Having done all that, and reviewed the law on directors’ duties, and “taking full account of the high threshold that must be applied in reaching…a finding,” the deputy judge, on the facts (including facts going to the basis on which valuations had been made for the purpose of loans), concluded that both respondents had acted dishonestly, and carried on the business of the company with intent to defraud its creditors or the creditors of the fund, i.e. the company’s investors. Their behaviour, he said, had amounted to the carrying on of the company’s business for a fraudulent purpose.

As to quantum, he said:

“It seems right to me that the enquiry so far as it relates to an order under section 212(3) in respect of the fraudulent trading, should focus upon what led to the misapplication, or misappropriation, of the company’s assets. The compensatory order should direct that those knowingly party to such misapplication or misappropriation contribute an amount equal to the value of assets misapplied or misappropriated. Adopting this reasoning, in my judgment the correct approach to arriving at the appropriate level of contribution, is to adopt the method of Mr Woodward [an expert witness] when he arrives at the 2012 balance sheet deficiency attributable to the Restructured Ramadan Loans. The shortfall applicable at each balance sheet date was individually calculated as the lesser of the eventual shortfall and the net loan balance. The sum arrived at is £19,990,358.”

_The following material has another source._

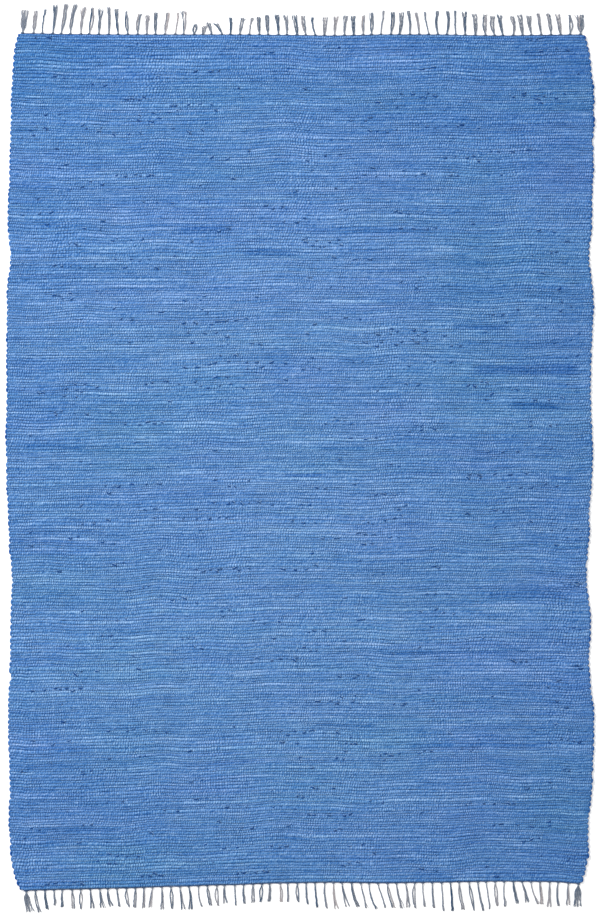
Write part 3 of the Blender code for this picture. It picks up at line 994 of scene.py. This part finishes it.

He also found in favour of the liquidators on their breach of duty claim: procuring the company to enter into the restructured Ramadan loans breached the respondents’ duty under s172(1) Companies Act 2006 as there had been no benefit to the company in agreeing to them; nor did they promote the success of the company, as the respondents knew to be the case. He similarly upheld the liquidators’ claim for breach of s172(3).

An application by one respondent for relief under s 1157 Companies Act was, unsurprisingly in the light of the foregoing findings, rejected.